● **PROBLEM DESCRIPTION**: Wherever the word "from" appears in a line, extract that line.

● **RECORDS SUPPLIED**:
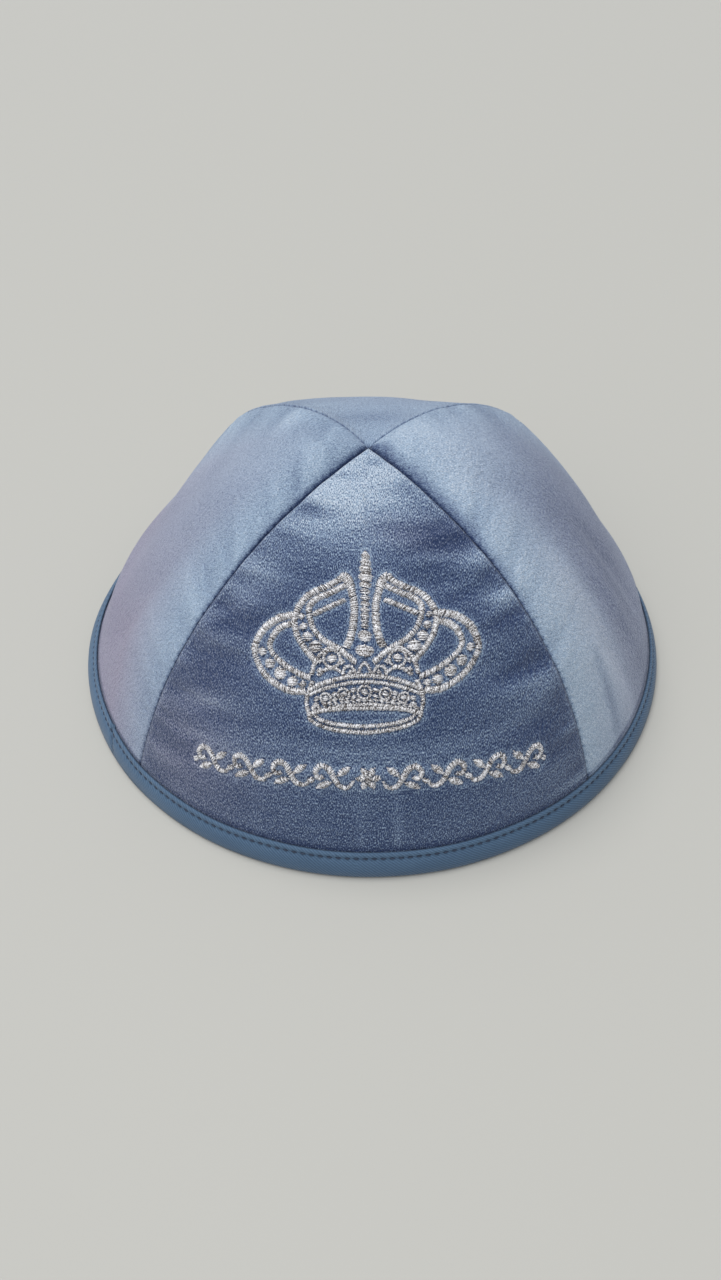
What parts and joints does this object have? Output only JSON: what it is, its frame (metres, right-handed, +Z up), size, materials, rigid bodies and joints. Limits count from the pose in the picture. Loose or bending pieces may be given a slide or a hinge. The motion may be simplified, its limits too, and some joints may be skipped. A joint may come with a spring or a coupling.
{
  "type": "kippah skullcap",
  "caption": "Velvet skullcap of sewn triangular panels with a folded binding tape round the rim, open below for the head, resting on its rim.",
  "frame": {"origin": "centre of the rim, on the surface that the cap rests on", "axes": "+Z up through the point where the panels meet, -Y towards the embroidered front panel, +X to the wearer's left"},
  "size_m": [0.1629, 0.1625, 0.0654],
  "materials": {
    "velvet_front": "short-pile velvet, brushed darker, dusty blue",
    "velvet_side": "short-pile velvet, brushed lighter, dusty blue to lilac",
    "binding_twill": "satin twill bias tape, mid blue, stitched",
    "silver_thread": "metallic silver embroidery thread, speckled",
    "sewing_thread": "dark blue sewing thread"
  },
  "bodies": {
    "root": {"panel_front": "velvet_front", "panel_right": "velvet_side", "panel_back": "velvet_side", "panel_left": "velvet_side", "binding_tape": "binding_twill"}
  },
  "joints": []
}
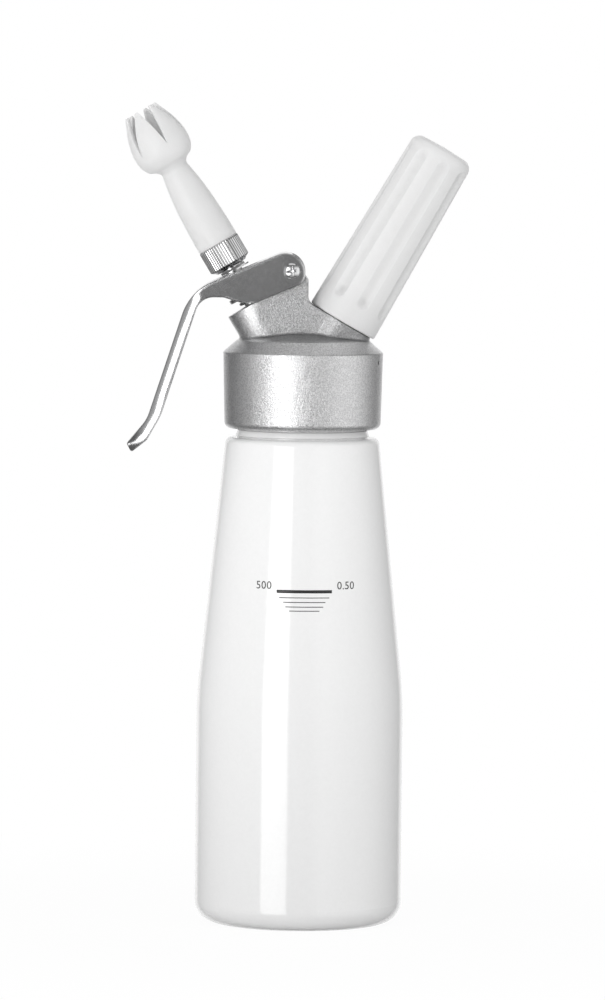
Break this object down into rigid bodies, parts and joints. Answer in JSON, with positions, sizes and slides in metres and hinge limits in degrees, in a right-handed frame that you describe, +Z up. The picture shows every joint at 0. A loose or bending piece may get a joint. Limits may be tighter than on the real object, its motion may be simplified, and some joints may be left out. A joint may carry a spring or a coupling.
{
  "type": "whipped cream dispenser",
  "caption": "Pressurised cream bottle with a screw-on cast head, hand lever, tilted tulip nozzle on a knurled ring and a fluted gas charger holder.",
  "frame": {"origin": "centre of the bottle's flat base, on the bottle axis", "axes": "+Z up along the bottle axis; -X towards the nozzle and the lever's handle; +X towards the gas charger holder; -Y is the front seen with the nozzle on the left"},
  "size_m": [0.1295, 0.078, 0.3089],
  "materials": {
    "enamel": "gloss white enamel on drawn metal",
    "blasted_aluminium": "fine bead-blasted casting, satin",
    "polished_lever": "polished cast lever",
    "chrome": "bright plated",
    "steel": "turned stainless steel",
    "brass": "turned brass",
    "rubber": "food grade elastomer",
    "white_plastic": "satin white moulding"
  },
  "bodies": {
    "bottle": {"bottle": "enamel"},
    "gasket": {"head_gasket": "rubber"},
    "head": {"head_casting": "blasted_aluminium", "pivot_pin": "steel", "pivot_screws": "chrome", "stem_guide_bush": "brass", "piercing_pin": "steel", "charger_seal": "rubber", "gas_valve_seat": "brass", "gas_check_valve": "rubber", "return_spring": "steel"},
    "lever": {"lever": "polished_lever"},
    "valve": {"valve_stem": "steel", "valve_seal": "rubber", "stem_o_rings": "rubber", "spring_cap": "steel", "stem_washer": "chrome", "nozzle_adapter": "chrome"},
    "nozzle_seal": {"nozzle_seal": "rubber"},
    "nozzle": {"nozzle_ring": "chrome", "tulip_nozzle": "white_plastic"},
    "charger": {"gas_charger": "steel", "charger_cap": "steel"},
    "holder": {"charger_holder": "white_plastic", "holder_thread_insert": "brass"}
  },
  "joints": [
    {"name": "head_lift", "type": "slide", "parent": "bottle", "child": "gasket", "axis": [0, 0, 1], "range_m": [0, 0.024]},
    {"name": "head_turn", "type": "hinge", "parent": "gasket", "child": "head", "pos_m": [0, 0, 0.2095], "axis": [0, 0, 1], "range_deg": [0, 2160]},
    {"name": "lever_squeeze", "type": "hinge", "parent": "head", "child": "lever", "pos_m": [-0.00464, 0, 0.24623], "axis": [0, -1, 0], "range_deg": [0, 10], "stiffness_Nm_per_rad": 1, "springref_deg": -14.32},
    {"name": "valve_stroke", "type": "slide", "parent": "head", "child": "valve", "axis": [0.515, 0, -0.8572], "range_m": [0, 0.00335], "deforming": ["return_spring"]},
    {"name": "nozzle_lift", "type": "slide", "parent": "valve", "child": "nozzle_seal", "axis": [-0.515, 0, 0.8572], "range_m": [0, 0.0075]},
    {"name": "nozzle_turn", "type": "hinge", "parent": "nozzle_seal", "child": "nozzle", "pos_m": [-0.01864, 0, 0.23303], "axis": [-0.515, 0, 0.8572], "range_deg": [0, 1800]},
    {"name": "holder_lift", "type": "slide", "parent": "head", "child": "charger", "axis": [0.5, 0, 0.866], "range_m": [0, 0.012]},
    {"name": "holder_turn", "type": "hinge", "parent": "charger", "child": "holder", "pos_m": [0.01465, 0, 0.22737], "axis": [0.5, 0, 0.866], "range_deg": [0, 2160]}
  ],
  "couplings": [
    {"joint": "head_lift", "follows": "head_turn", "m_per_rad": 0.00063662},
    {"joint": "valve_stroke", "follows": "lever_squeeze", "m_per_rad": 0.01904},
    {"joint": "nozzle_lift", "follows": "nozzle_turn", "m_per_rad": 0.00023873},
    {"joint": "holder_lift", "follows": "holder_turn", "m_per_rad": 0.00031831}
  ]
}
---
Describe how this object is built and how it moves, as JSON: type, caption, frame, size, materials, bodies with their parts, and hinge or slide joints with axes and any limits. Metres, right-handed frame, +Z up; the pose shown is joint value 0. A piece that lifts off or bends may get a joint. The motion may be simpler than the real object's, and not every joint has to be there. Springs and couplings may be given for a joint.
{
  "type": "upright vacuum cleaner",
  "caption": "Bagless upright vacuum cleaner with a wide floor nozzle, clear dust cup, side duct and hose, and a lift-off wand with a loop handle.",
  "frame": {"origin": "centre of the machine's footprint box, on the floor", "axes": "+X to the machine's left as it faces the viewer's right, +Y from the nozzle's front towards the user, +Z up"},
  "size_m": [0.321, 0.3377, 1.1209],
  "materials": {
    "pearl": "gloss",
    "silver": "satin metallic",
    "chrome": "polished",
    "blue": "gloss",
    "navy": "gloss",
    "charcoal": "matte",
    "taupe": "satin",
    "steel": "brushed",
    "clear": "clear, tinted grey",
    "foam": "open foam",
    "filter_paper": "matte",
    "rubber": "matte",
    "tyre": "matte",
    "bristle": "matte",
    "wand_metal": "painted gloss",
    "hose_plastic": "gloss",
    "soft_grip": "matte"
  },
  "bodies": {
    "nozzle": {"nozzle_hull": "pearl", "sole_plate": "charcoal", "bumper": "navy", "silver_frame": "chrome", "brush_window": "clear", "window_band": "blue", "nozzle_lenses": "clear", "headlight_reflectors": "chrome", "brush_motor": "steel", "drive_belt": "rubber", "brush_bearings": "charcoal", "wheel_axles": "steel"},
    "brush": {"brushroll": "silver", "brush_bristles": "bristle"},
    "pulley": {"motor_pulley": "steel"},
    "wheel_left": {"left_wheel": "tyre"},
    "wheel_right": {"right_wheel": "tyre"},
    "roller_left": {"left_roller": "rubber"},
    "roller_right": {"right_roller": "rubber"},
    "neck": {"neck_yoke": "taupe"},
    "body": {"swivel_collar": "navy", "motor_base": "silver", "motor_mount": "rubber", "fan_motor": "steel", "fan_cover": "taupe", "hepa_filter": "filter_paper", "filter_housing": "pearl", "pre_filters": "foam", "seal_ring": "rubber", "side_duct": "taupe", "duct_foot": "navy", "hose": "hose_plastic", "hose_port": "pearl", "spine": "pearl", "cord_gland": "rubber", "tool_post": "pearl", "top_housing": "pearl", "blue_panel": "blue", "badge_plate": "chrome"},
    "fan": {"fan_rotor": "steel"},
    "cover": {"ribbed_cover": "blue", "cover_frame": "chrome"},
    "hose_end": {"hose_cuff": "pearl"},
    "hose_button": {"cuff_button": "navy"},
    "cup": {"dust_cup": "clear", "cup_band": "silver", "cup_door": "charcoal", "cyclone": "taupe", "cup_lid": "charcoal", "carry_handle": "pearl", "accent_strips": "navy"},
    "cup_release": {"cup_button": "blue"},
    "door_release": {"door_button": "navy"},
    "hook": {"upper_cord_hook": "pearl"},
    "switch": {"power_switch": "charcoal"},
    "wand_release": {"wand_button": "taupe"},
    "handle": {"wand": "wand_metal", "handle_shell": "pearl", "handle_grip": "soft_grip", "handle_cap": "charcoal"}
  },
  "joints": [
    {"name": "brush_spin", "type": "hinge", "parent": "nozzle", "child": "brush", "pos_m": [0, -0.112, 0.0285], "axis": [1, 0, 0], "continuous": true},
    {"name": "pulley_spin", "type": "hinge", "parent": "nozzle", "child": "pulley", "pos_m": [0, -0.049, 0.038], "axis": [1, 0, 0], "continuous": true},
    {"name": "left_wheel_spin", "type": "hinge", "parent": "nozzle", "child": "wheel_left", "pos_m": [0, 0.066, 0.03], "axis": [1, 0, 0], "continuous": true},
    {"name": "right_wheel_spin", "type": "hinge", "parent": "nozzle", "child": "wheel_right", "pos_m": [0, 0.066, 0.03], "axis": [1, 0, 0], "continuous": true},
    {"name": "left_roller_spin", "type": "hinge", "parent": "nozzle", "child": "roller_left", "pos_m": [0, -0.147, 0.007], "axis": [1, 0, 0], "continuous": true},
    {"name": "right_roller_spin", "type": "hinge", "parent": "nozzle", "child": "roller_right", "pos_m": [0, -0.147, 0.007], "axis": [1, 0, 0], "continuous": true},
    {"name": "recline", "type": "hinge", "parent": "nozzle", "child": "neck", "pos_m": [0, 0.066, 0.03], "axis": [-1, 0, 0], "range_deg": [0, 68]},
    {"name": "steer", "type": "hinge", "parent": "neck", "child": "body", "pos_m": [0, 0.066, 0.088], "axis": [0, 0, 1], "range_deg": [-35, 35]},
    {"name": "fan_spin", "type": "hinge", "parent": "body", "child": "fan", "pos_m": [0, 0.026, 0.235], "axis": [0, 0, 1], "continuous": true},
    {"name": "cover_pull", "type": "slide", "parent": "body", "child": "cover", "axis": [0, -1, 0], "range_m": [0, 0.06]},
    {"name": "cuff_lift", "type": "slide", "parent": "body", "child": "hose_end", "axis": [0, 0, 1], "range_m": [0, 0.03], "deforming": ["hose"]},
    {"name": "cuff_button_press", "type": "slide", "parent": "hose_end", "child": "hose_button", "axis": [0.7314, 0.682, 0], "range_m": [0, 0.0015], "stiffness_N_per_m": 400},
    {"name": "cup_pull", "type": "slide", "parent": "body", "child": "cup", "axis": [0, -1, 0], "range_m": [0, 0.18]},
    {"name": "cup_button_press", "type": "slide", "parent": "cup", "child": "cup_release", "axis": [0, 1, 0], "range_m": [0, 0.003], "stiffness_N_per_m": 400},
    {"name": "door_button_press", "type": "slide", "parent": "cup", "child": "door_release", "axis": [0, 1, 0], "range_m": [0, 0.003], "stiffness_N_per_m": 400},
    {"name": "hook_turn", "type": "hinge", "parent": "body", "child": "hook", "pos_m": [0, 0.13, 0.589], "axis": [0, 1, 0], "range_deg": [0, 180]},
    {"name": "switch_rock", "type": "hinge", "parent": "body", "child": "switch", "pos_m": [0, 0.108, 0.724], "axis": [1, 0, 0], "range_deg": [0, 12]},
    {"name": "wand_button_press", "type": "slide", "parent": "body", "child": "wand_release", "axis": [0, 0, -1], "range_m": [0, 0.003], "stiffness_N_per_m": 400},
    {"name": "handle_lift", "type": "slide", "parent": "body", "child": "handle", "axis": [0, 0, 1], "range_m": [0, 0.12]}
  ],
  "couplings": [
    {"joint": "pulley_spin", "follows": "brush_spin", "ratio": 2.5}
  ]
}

● **FINISHED EXERCISE**:
What parts and joints does this object have? Output only JSON: what it is, its frame (metres, right-handed, +Z up), size, materials, rigid bodies and joints. Limits count from the pose in the picture. Loose or bending pieces may be given a slide or a hinge. The motion may be simplified, its limits too, and some joints may be skipped. A joint may come with a spring or a coupling.
  "frame": {"origin": "centre of the machine's footprint box, on the floor", "axes": "+X to the machine's left as it faces the viewer's right, +Y from the nozzle's front towards the user, +Z up"},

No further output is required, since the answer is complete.